Sebagai biokhong di Klenteng HKT Juwana, Tonny bukannya mendapat kedamaian hidup. Sebaliknya justru ia merasa batinnya tersiksa, meskipun setiap bulan didapat honor ratusan ribu rupiah. Di klenteng itu, dirinya seakan seperti petapa. Sehari-hari sendirian tanpa kawan dan tak punya kenalan. Sedangkan pengunjung klenteng, tiap bulan bisa dihitung dengan jari sebelah tangan.

Setiap malam pikirannya menerawang ke mana-mana, mencari peluang untuk bisa keluar, lepas dari klenteng yang dijaga dan dirawatnya itu. Belum lagi upaya keluar dari klenteng didapatkan, suatu hari terjadi kehebohan. Patung Khongco Kwan Khong hilang dari altar Klenteng HKT Juwana. Patung kuno atau antik asli daratan Tiongkok berusia 400 tahun itu dicuri orang tanpa diketahui biokhong, Tonny. Padahal nilai kesucian dan nilai material patung itu sangat tinggi.

Polisi datang menggelandang Tonny ke kantor Polisi. Sehari-semalam Tonny diinterogasi, dicecar pertanyaan menyudutkan. Beruntung polisi akhirnya melepas Tonny kendati patung itu hingga kini tak pernah ditemukan. Dari peristiwa yang nyaris menghantarkan dirinya ke balik terali besi bui itu, Tonny mendapat hikmah yang dalam. Dia mulai memahami tentang makna pengabdian pada para arwah suci dan para dewa suci.

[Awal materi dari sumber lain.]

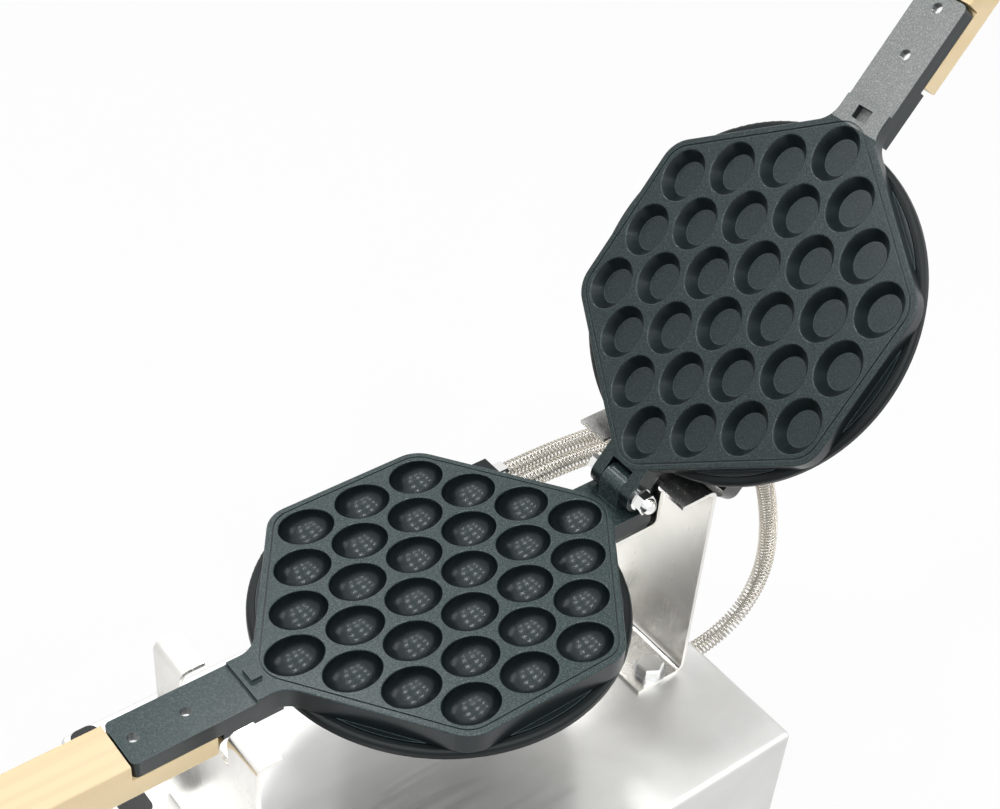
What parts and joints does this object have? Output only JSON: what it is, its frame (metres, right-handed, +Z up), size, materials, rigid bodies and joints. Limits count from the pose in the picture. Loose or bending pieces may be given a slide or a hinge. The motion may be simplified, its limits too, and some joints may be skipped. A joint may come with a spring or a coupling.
{
  "type": "egg waffle pan",
  "caption": "Hinged egg waffle pan with two round-backed cast moulds and wooden handles, carried by sheet supports on a heated base cabinet.",
  "frame": {"origin": "on the floor under the centre of the lower pan", "axes": "+X from the handles towards the hinge, +Z up"},
  "size_m": [0.688, 0.206, 0.6113],
  "materials": {
    "cabinet_steel": "satin",
    "bent_steel": "polished",
    "bright_steel": "polished",
    "zinc_steel": "satin",
    "cast_pan": "matte",
    "dish": "matte",
    "pine": "satin",
    "rubber": "matte",
    "black_plastic": "matte",
    "gloss_black": "glossy",
    "red_lens": "glossy",
    "green_lens": "glossy",
    "conduit_steel": "satin",
    "wool": "matte",
    "ceramic": "matte"
  },
  "bodies": {
    "base": {"base_cabinet": "cabinet_steel", "base_front_panel": "cabinet_steel", "base_rear_panel": "cabinet_steel", "base_bottom_plate": "zinc_steel", "rubber_feet": "rubber", "foot_screws": "zinc_steel", "front_support": "bent_steel", "rear_support": "bent_steel", "support_washers": "zinc_steel", "support_bolts": "bright_steel", "support_nuts": "zinc_steel", "label_plate": "gloss_black", "thermostat_body": "zinc_steel", "timer_body": "zinc_steel", "switch_housing": "black_plastic", "power_lamp": "red_lens", "heating_lamp": "green_lens", "power_inlet": "black_plastic", "inlet_screws": "zinc_steel", "terminal_block": "ceramic", "rear_glands": "bright_steel", "rear_gland_nuts": "zinc_steel", "lower_pan_glands": "bright_steel", "lower_heater_conduit": "conduit_steel", "sensor_conduit": "conduit_steel", "upper_heater_conduit": "conduit_steel", "lower_mould": "cast_pan", "lower_housing": "dish", "lower_heating_element": "zinc_steel", "lower_insulation": "wool", "lower_housing_screws": "zinc_steel", "temperature_bulb": "bright_steel", "lower_handle": "pine", "lower_handle_screws": "bright_steel"},
    "upper_pan": {"upper_mould": "cast_pan", "upper_housing": "dish", "upper_heating_element": "zinc_steel", "upper_insulation": "wool", "upper_housing_screws": "zinc_steel", "upper_pan_gland": "bright_steel", "upper_gland_nut": "zinc_steel", "upper_cable_cover": "black_plastic", "cover_screws": "zinc_steel", "upper_handle": "pine", "upper_handle_screws": "bright_steel", "hinge_bolt": "bright_steel", "hinge_washers": "bright_steel", "hinge_nut": "bright_steel"},
    "thermostat_dial": {"thermostat_spindle": "bright_steel", "thermostat_knob": "black_plastic"},
    "timer_dial": {"timer_spindle": "bright_steel", "timer_knob": "black_plastic"},
    "rocker": {"switch_rocker": "gloss_black"}
  },
  "joints": [
    {"name": "lid_hinge", "type": "hinge", "parent": "base", "child": "upper_pan", "pos_m": [0.108, 0, 0.2798], "axis": [0, 1, 0], "range_deg": [-128.3, 0]},
    {"name": "thermostat_turn", "type": "hinge", "parent": "base", "child": "thermostat_dial", "pos_m": [-0.1518, 0.006, 0.086], "axis": [-1, 0, 0], "range_deg": [-270, 0]},
    {"name": "timer_turn", "type": "hinge", "parent": "base", "child": "timer_dial", "pos_m": [-0.1518, -0.054, 0.086], "axis": [-1, 0, 0], "range_deg": [-300, 0]},
    {"name": "rocker_tilt", "type": "hinge", "parent": "base", "child": "rocker", "pos_m": [-0.1498, 0.064, 0.086], "axis": [0, 1, 0], "range_deg": [0, 16]}
  ]
}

Seharusnya memang tanpa syarat apapun, kecuali kepasrahan diri disertai dengan nurani sumarah. Pasrah-sumarah melayani para Kim-sien, arca-arca suci sesembahan para umat yang bersembahyang di klenteng. “Setelah saya menyadari itu, sekarang tak ada angan-angan pergi dari Klenteng HKT ini. Saya sudah mendapat kedamaian hidup di sini,” ucap Tonny menutup pembicaraan. (Tulisan ini dikirim oleh Heru Christiyono Amari, Pati, Jawa Tengah).